» Information supplied:
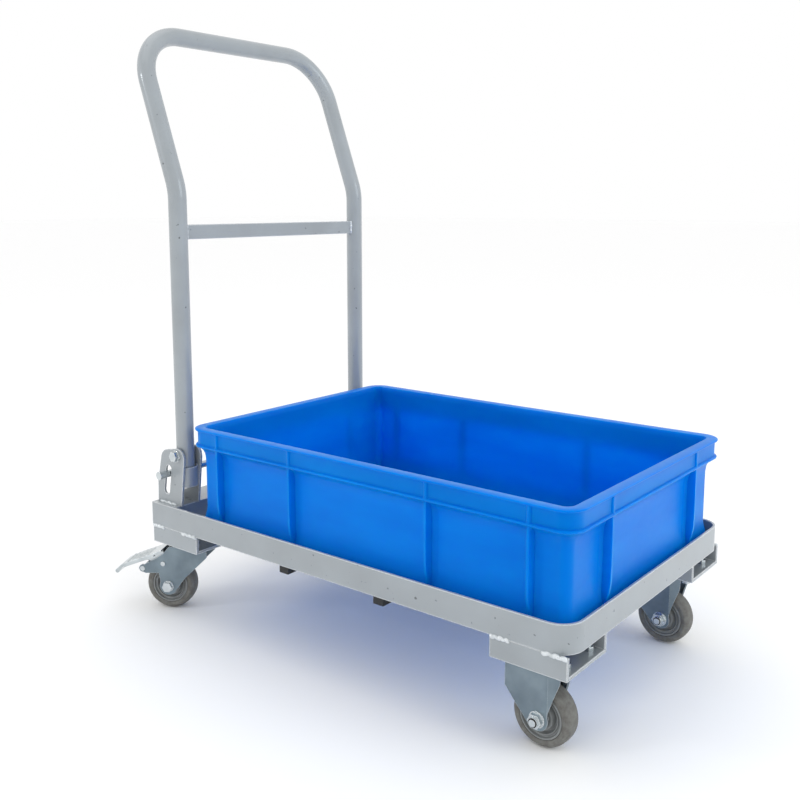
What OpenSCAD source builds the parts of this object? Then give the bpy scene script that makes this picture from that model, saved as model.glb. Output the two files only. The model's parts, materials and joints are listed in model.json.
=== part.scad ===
// Folding hand cart that carries one stacking crate.
// X runs along the cart with the handle at -X, Y across it, Z up from the floor.
// The origin is on the floor, at the centre of the footprint.

/* [Frame ring] */
// Length of the ring over its outside
ring_l = 668; // [640:1:720]
// Width of the ring over its outside
ring_w = 415; // [412:1:460]
// Height of the ring's underside above the floor
ring_z = 130; // [130:1:160]
// Height of the angle iron's upright leg
rail_h = 33; // [28:1:45]
// Width of the angle iron's flat leg
flange_w = 28; // [22:1:34]
// Thickness of the angle iron
rail_t = 3; // [2:0.5:4]
// Outside radius of the two bent front corners
corner_r = 28; // [20:1:40]
// Width of the rectangular tube across the handle end
cross_w = 50; // [44:1:60]
// Width of each brace under the ring
brace_w = 15; // [12:1:25]
// Height of each brace under the ring
brace_h = 12; // [8:1:14]

/* [Castor pads] */
// Length of each pad channel
pad_l = 93; // [86:1:100]
// Width of each pad channel
pad_w = 87; // [80:1:94]
// Thickness of the pad channel
pad_t = 4; // [3:0.5:5]

/* [Castors] */
// Radius of a wheel over its tread
wheel_r = 36; // [34:0.5:37]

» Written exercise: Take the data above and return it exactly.

» Worked solution:
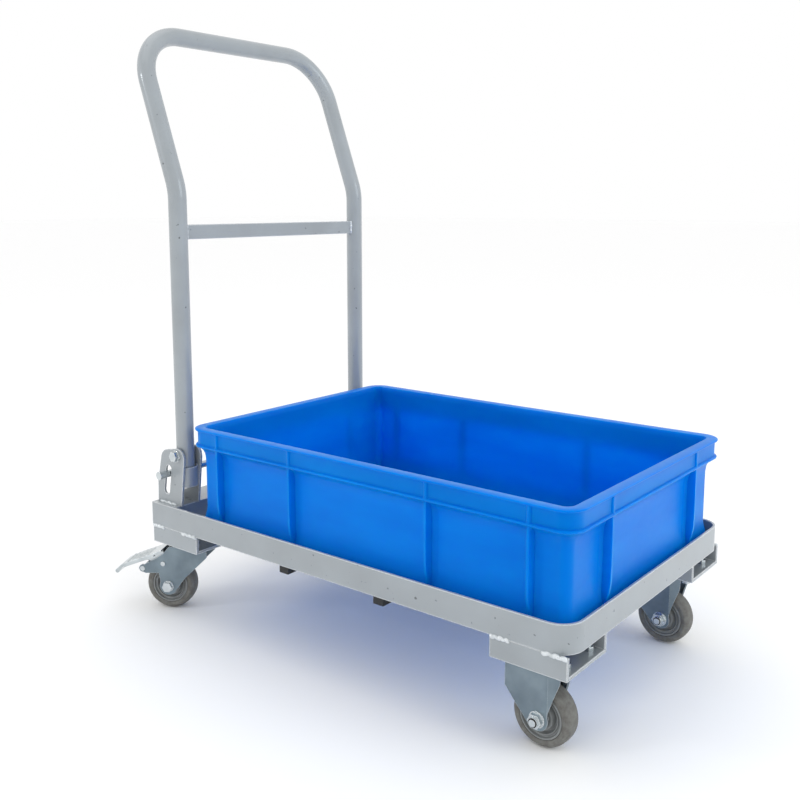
What OpenSCAD source builds the parts of this object? Then give the bpy scene script that makes this picture from that model, saved as model.glb. Output the two files only. The model's parts, materials and joints are listed in model.json.
=== part.scad ===
// Folding hand cart that carries one stacking crate.
// X runs along the cart with the handle at -X, Y across it, Z up from the floor.
// The origin is on the floor, at the centre of the footprint.

/* [Frame ring] */
// Length of the ring over its outside
ring_l = 668; // [640:1:720]
// Width of the ring over its outside
ring_w = 415; // [412:1:460]
// Height of the ring's underside above the floor
ring_z = 130; // [130:1:160]
// Height of the angle iron's upright leg
rail_h = 33; // [28:1:45]
// Width of the angle iron's flat leg
flange_w = 28; // [22:1:34]
// Thickness of the angle iron
rail_t = 3; // [2:0.5:4]
// Outside radius of the two bent front corners
corner_r = 28; // [20:1:40]
// Width of the rectangular tube across the handle end
cross_w = 50; // [44:1:60]
// Width of each brace under the ring
brace_w = 15; // [12:1:25]
// Height of each brace under the ring
brace_h = 12; // [8:1:14]

/* [Castor pads] */
// Length of each pad channel
pad_l = 93; // [86:1:100]
// Width of each pad channel
pad_w = 87; // [80:1:94]
// Thickness of the pad channel
pad_t = 4; // [3:0.5:5]

/* [Castors] */
// Radius of a wheel over its tread
wheel_r = 36; // [34:0.5:37]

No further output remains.